L’idée la plus originale de la pièce est l’entrée en scène de l’invitée surprise. La seconde partie de l’émission laisse ainsi place au plan « B », où le collectif se réunit et incarne une rébellion, porteuse d’une autre vision de la société. Jean-Michel se travestit et devient TINA. En voilà une belle idée, blonde, chaussée d’escarpins, vêtue de sa jupe sombre et d’une moustache ! TINA est celle qui incarne le mieux la pensée néolibérale, célèbre sentence de Margaret Thatcher : There Is No Alternative. L’idée est donc bien présente sur scène, et le public est alors prié de lui poser des questions… On en profite car finalement ce n’est pas tous les soirs qu’on a une idée devant soi ! « Comment te faire disparaître ? Peut-on te faire du mal ? En quoi es-tu utile ? (…) ». Les questions infiltrent l’ilôt de rébellion du collectif, les gens refusant l’absence d’alternative.
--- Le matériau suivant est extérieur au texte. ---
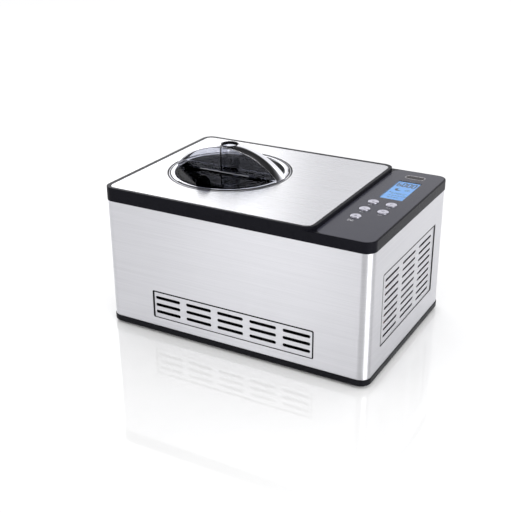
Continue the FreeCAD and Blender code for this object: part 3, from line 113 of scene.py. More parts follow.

On retrouve ici le leitmotiv de la pièce : comment penser autrement notre société, et surtout de manière collective ? Ce n’est pas sans nous rappeler le mouvement Nuit Debout ou celui d’Occupy Wall Street. Jacques, pris de folie, veut tuer l’idée. Un coup de feu part, et TINA se relève avec le sourire. Quitte à ne pas pouvoir la tuer sur scène, les animateurs vont tenter de créer leur propre monde, où TINA n’aurait plus sa place. Voici le point d’acmé du spectacle, une joyeuse débandade libératrice, où nos cinq compagnons courent dans tous les sens, renversent partout des brouettes de sable… le tout sur un air de samba ! Nous voilà dans le désert du Mexique, où les animateurs tentent coûte que coûte de poursuivre l’émission, alors qu’une vache et un cheval apparaissent dans l’obscurité… Un dernier chant, puis la régie annonce « Antenne dans cinq secondes ». Tout est remis en place et voici notre drôle de bande qui se réinstalle sur les chaises pour prononcer une dernière fois le nom de l’émission : Epigraphe.

C’est une belle réussite pour le come back du collectif belge, dont les comédiens jouent avec brio les cinq animateurs à la personnalité bien trempée de Rumeur et petits jours. Des rumeurs hilarantes et pleines de sens qui forment au final un grand soir réussi.